December 12, 1996
Digest: A part-time judge may not remain a member of a law firm as a partner or associate if another member of the firm represents the local sheriff’s department union whose members are directly involved in most of the vehicle and traffic and criminal matters heard in the judge’s court.
Rules: 22 NYCRR 100-2(A), 100.3(A), 100.4(G), Opinions 93-110, 91-129
A part-time town judge, who practices law, informs the Committee that one of the judge’s law partners is “considering representing our county’s sheriff’s union”, and inquires whether an ethical impropriety might be presented. The judge notes that the sheriff’s department is directly involved in “the overwhelming majority of vehicle and traffic and criminal tickets written in [the judge’s] court”.
Part-time judges are exempt from the prohibition against practicing law applicable to full-time judges (sections 100.4[G]; 100.6[B]). However, it is the part-time judge’s judicial duties which must “take precedence over all...other activities” (Section 100.3[A]). Also, the nature of the private law practice engaged in by a part-time judge must be such as to promote “public confidence in the impartiality of the judiciary” (Section 100.2[A]).
The Committee has previously expressed its opinion that a part-time judge, who is permitted to practice law, should not act as counsel to a Police Chief’s Association (Opinion 93-110). Also, the Committee has previously stated that, a part-time judge should not serve as counsel to an association formed for the purpose of training police officers to work with juveniles (Opinion 91-29).

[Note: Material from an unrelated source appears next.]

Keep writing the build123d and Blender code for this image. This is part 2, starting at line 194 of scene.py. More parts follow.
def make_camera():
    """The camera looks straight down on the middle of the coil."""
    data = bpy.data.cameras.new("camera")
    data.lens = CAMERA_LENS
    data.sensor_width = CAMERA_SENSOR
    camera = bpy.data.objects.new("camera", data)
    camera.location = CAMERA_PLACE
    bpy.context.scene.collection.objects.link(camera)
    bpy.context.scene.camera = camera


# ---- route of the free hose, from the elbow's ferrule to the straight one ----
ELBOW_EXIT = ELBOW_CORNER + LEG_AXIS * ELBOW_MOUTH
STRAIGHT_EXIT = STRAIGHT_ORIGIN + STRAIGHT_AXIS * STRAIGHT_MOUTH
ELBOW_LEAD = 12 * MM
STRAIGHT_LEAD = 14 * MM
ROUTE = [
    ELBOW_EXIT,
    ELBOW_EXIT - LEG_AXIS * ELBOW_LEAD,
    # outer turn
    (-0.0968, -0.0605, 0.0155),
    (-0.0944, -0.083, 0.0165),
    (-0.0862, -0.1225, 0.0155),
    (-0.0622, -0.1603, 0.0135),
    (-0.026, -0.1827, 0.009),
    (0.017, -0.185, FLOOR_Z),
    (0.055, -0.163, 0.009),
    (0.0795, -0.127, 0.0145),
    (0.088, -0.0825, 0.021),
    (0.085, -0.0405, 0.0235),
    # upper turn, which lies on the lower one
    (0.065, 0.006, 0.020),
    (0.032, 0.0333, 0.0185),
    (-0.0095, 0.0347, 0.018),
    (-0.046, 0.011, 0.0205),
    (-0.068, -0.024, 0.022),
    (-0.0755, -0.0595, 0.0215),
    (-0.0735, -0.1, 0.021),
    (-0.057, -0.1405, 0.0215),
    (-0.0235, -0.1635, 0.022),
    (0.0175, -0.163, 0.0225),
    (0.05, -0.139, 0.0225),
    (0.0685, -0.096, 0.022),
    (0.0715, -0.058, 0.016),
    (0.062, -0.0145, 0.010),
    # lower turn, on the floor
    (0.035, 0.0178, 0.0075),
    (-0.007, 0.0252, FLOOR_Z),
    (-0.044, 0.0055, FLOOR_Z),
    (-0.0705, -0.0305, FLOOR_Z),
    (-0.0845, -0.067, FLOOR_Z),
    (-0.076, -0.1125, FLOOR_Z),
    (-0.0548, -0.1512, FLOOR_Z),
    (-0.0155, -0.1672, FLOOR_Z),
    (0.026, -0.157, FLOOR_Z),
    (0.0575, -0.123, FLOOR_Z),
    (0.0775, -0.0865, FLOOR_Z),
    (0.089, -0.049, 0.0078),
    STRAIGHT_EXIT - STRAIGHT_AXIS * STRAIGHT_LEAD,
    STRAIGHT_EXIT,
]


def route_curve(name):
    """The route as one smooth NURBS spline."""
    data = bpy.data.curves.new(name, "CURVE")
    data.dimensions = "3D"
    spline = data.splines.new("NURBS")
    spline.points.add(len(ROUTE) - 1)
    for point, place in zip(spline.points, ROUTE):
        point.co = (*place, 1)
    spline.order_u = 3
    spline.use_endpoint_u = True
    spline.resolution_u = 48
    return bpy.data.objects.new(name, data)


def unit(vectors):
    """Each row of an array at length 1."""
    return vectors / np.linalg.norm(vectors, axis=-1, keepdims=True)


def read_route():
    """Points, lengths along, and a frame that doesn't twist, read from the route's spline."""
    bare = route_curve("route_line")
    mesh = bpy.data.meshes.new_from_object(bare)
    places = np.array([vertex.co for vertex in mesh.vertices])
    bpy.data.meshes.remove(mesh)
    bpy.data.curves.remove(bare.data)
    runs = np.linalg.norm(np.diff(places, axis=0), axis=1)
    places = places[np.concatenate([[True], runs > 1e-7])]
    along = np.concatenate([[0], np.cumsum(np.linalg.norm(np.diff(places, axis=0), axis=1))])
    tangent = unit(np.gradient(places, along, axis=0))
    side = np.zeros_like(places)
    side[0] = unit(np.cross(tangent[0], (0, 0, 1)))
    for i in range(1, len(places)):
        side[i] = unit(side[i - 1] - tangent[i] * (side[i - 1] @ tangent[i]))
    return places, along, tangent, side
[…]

The Committee recognizes that a distinguishing factor in the present case is that it is the inquiring judge’s law partner, rather than the judge personally, who is planning to represent the sheriff’s union. However, the Committee believes, under the particular facts of this case, that there would still be “an appearance of partiality” (Opinion 91-29) if the judge were to preside in a court where matters involving the sheriff’s department predominate, while in partnership with or as an associate of the attorney for the sheriff’s union.